**Problem requirements:** Write out exactly the lines below that run from the one containing "Model this object" through the one containing "wasm.setup();", both included, with no other lines.

**Data rows:**
⟨

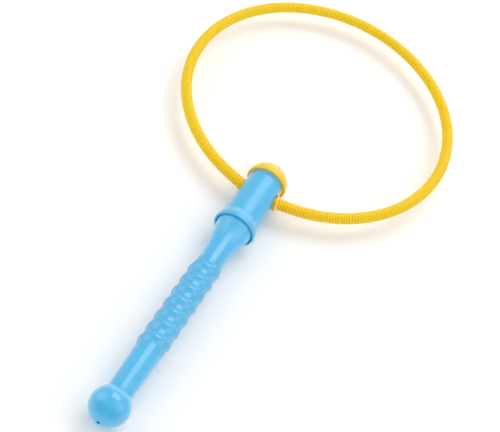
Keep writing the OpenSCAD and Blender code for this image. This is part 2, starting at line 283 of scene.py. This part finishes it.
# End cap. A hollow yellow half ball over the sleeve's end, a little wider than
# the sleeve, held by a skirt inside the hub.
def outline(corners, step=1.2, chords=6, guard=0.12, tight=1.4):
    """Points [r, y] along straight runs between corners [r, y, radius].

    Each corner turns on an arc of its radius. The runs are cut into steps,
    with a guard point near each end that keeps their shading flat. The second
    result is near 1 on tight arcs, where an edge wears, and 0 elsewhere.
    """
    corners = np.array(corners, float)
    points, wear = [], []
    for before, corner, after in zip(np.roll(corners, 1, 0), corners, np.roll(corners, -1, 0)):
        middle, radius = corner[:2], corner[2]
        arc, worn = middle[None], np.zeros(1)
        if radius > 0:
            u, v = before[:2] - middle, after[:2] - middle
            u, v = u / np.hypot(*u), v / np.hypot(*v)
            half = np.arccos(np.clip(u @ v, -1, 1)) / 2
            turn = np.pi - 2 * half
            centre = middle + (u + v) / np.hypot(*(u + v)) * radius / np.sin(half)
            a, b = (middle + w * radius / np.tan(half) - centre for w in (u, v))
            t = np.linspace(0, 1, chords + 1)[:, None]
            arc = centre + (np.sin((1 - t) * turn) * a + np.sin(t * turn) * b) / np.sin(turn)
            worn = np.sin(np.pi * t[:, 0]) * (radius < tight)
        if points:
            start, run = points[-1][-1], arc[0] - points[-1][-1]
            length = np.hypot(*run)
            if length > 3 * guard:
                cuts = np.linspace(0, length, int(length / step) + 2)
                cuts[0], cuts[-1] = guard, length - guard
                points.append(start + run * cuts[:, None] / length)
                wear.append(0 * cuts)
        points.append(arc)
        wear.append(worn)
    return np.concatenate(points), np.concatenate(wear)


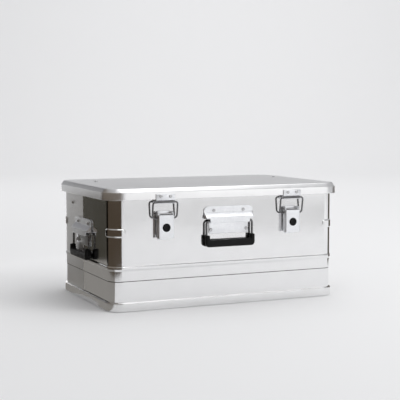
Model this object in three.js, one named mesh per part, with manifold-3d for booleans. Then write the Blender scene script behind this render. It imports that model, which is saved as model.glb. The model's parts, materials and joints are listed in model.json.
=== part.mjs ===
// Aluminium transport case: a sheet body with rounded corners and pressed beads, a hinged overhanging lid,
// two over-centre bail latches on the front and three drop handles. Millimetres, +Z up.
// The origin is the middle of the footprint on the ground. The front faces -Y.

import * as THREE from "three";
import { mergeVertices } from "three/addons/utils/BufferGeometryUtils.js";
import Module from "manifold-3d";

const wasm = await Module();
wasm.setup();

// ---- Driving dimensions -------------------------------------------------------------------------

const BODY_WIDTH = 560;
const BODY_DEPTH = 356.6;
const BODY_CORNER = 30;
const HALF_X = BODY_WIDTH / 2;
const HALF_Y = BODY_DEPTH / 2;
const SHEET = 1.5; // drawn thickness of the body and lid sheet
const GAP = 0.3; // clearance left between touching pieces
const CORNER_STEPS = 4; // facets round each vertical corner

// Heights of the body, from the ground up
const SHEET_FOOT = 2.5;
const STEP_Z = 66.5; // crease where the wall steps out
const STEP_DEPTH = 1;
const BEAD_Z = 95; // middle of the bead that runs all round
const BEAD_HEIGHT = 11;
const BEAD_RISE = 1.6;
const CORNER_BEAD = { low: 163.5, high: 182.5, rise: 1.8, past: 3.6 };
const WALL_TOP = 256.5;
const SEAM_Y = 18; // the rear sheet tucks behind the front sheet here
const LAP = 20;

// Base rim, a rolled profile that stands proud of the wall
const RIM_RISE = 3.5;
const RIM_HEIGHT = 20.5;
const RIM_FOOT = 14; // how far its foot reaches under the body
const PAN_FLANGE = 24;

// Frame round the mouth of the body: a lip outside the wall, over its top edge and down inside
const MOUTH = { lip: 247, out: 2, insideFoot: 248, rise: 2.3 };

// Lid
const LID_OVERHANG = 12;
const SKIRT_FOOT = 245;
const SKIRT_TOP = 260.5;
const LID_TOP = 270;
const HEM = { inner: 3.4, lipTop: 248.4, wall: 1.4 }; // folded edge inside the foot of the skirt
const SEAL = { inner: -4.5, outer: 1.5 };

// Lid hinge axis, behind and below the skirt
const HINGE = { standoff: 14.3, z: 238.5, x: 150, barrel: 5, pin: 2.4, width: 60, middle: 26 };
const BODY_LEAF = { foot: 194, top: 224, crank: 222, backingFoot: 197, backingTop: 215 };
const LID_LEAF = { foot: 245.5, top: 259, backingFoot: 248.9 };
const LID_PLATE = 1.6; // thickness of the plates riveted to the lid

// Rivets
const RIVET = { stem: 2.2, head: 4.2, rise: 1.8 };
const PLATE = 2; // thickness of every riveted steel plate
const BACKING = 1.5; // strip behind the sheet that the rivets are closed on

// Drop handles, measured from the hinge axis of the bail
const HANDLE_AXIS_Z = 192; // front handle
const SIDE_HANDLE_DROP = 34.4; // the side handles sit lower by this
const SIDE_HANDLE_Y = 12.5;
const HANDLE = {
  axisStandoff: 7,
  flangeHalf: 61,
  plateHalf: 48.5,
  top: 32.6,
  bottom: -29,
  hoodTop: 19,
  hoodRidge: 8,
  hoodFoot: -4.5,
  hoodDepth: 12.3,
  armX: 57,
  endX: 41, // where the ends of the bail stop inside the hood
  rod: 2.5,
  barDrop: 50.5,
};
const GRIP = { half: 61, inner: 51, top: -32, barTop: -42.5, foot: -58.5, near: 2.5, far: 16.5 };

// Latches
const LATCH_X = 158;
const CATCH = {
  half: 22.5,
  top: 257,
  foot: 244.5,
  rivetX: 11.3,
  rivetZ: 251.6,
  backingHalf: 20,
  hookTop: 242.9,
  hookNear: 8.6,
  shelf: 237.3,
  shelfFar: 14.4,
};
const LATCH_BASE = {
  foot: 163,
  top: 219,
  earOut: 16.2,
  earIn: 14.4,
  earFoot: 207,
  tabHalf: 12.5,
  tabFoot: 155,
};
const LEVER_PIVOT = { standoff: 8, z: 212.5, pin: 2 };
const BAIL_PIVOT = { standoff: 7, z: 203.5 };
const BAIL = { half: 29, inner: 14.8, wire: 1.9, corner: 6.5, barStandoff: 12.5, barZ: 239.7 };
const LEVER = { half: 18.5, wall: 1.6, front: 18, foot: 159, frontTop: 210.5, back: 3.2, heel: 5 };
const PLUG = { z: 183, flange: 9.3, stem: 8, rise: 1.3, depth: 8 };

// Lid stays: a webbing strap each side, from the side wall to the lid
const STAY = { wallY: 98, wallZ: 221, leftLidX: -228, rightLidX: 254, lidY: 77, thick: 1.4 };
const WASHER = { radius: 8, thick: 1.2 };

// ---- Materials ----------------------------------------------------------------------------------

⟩

**Task result:**
Model this object in three.js, one named mesh per part, with manifold-3d for booleans. Then write the Blender scene script behind this render. It imports that model, which is saved as model.glb. The model's parts, materials and joints are listed in model.json.
=== part.mjs ===
// Aluminium transport case: a sheet body with rounded corners and pressed beads, a hinged overhanging lid,
// two over-centre bail latches on the front and three drop handles. Millimetres, +Z up.
// The origin is the middle of the footprint on the ground. The front faces -Y.

import * as THREE from "three";
import { mergeVertices } from "three/addons/utils/BufferGeometryUtils.js";
import Module from "manifold-3d";

const wasm = await Module();
wasm.setup();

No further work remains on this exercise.